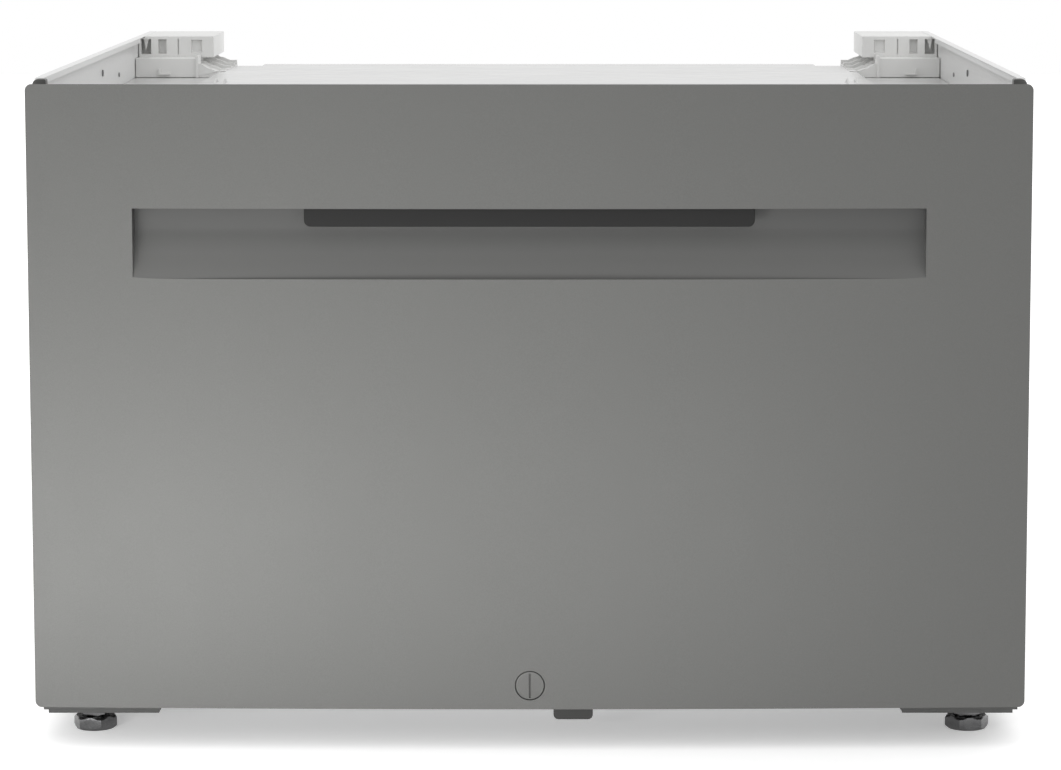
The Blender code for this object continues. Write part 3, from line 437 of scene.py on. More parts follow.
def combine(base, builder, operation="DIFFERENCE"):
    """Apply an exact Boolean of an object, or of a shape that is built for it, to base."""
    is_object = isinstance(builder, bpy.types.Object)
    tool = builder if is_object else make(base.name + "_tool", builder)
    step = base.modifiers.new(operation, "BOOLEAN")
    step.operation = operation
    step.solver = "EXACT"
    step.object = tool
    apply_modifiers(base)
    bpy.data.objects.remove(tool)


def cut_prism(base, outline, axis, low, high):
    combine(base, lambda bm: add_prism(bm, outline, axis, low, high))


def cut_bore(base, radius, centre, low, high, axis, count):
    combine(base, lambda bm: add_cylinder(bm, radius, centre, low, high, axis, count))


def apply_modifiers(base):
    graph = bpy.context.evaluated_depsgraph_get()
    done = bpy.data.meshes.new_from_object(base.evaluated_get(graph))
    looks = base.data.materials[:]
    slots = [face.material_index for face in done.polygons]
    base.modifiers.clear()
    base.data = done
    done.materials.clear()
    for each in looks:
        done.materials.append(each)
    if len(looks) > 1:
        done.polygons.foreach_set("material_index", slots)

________

▸ **THE EXERCISE**:
Reproduce all of the data exactly as given.

▸ **EXERCISE ANSWER**:
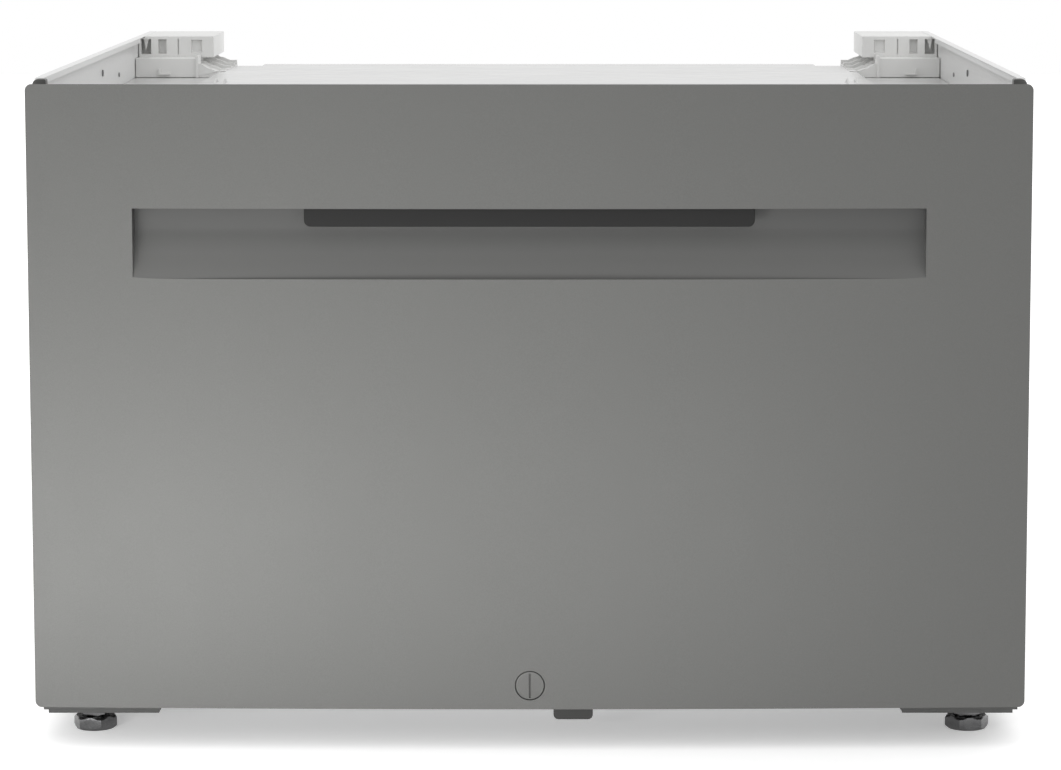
The Blender code for this object continues. Write part 3, from line 437 of scene.py on. More parts follow.
def combine(base, builder, operation="DIFFERENCE"):
    """Apply an exact Boolean of an object, or of a shape that is built for it, to base."""
    is_object = isinstance(builder, bpy.types.Object)
    tool = builder if is_object else make(base.name + "_tool", builder)
    step = base.modifiers.new(operation, "BOOLEAN")
    step.operation = operation
    step.solver = "EXACT"
    step.object = tool
    apply_modifiers(base)
    bpy.data.objects.remove(tool)


def cut_prism(base, outline, axis, low, high):
    combine(base, lambda bm: add_prism(bm, outline, axis, low, high))


def cut_bore(base, radius, centre, low, high, axis, count):
    combine(base, lambda bm: add_cylinder(bm, radius, centre, low, high, axis, count))


def apply_modifiers(base):
    graph = bpy.context.evaluated_depsgraph_get()
    done = bpy.data.meshes.new_from_object(base.evaluated_get(graph))
    looks = base.data.materials[:]
    slots = [face.material_index for face in done.polygons]
    base.modifiers.clear()
    base.data = done
    done.materials.clear()
    for each in looks:
        done.materials.append(each)
    if len(looks) > 1:
        done.polygons.foreach_set("material_index", slots)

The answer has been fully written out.